Before servicing a request, a component protected by a permission uses enforceCallingOrSelfPermission to check if the requesting component has the permission. This method raises SecurityException if the app containing the requesting component or the app containing the protected component does not have the given permission. When the app containing the protected component has the permission, the method will complete without any exceptions.


A malicious app accesses a component that is protected by permission P, is in an app that has permission P, and uses enforceCallingOrSelfPermission to enforce the permission.

a.3.4. enforcePermission method leaks privilege


Before servicing a request, a component protected by a permission uses enforcePermission to check if the given PID and UID pair has the permission. Typically, getCallingPID and getCallingUID methods of Binder API are used to retrieve PID and UID, respectively. When these methods are invoked in the main thread of an app, they return the IDs of the app and not the IDs of the calling app.


A malicious app accesses a component that is protected by permission P, is in an app that has permission P, and uses enforcePermission to enforce the permission in the main thread of the containing app.

a.4. Web

Web APIs allow Android apps to interact with web servers both insecurely and securely (via SSL/TLS), display web content through WebView widget, and control navigation between web pages via WebViewClient class.

a.4.1. Incorrect hostname verification enables Man-in-the-Middle (MitM) attack


Android apps that use SSL/TLS for secure communication employ custom implementations of the HostnameVerifier interface. Such implementations perform custom checks on the given hostname in the verify method. When these custom checks are incorrect or weak (e.g., does not check hostname), then apps can end up connecting to malicious servers.


An application takes advantage of incorrect/weak hostname verification and mounts a MitM attack.

a.4.2. Incorrect trust validation enables Man-in-the-Middle attack


An app uses custom implementation of the TrustManager interface to check if the presented certificates are valid and can be trusted. When these implementations are incorrect (e.g., an empty stub implementation), unknown certificates may be trusted.

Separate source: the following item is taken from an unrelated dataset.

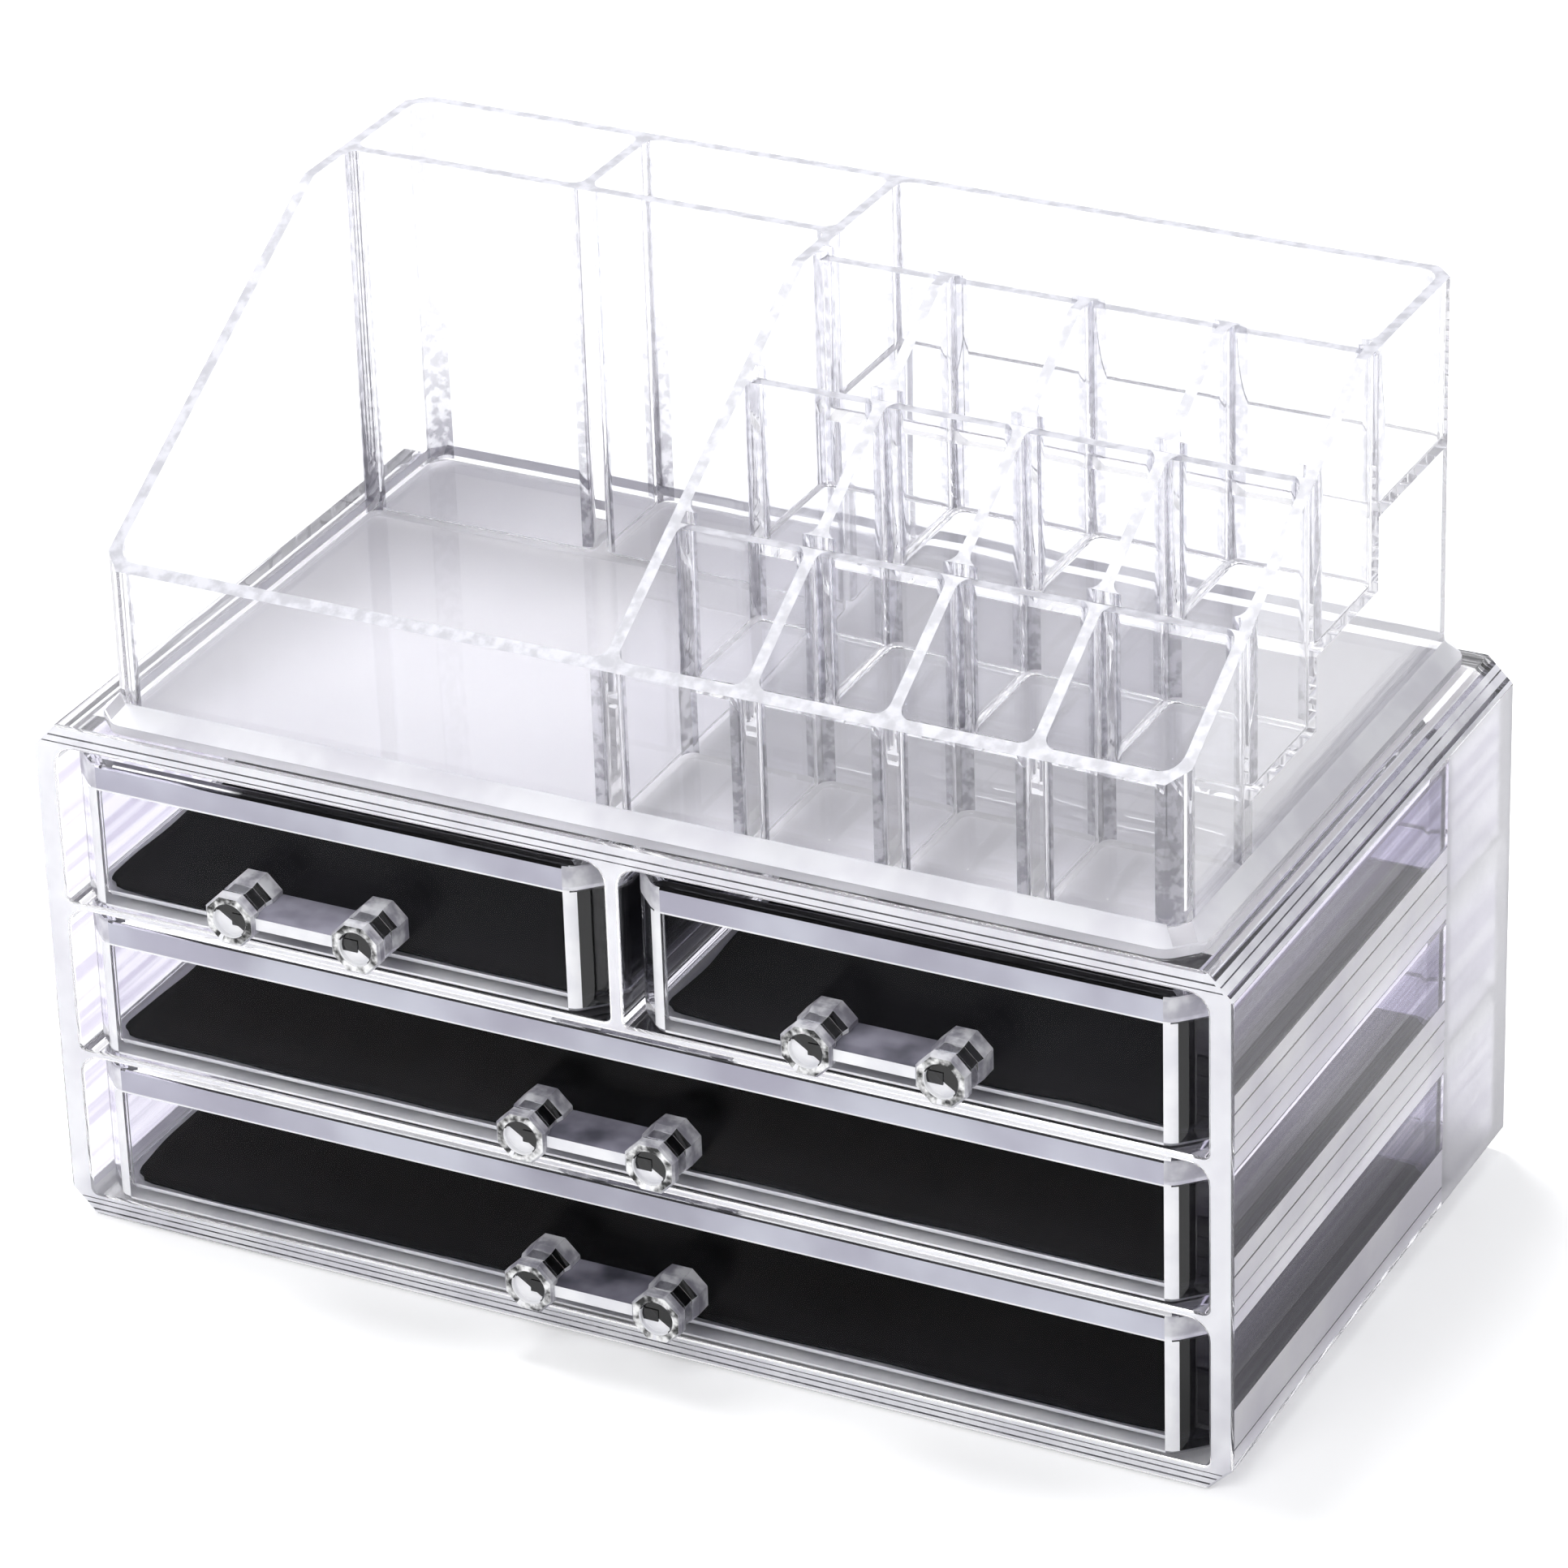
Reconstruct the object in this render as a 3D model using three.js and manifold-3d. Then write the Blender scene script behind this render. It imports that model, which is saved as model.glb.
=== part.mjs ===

An application takes advantage of incorrect trust validation and mounts a MitM attack.

a.4.3. Allowing execution of unverified JavaScript code in WebView exposes app’s resources


When an app uses WebView to display web content and any JavaScript code embedded in the web content is executed, the code is executed with the same permission as the WebView instance used in the app.


An app injects malicious JavaScript code into the web content loaded in WebView, e.g., modify static web page stored on the device.

a.4.4. Ignoring SSL errors in WebViewClient enables Man-in-the-Middle (MitM) attack


When an app loads web content from a SSL connection via WebView and is notified of an SSL error while loading the content (via onReceivedSslError method of WebViewClient), the app ignores the error.


An application takes advantage of ignored errors and mounts a MitM attack.

a.4.5. Lack of validation of resource load requests in WebView allows loading malicious content


When a resource (e.g., CSS file, JavaScript file) is loaded in a web page in WebView, the app does not validate the resource load request in shouldInterceptRequest method of WebViewClient. Consequently, any resource will be loaded into WebView.


An application takes advantage of lack of validation of resource load requests and mounts a MitM attack.

a.4.6. Lack of validation web page load requests in WebView allows loading malicious content


When a web page is to be loaded into WebView, the app does not validate the web page load request in shouldOverridUrlLoading method of WebViewClient. Consequently, any web page provided by the server will be loaded into WebView.


An application takes advantage of lack of validation of web page load requests and mounts a MitM attack.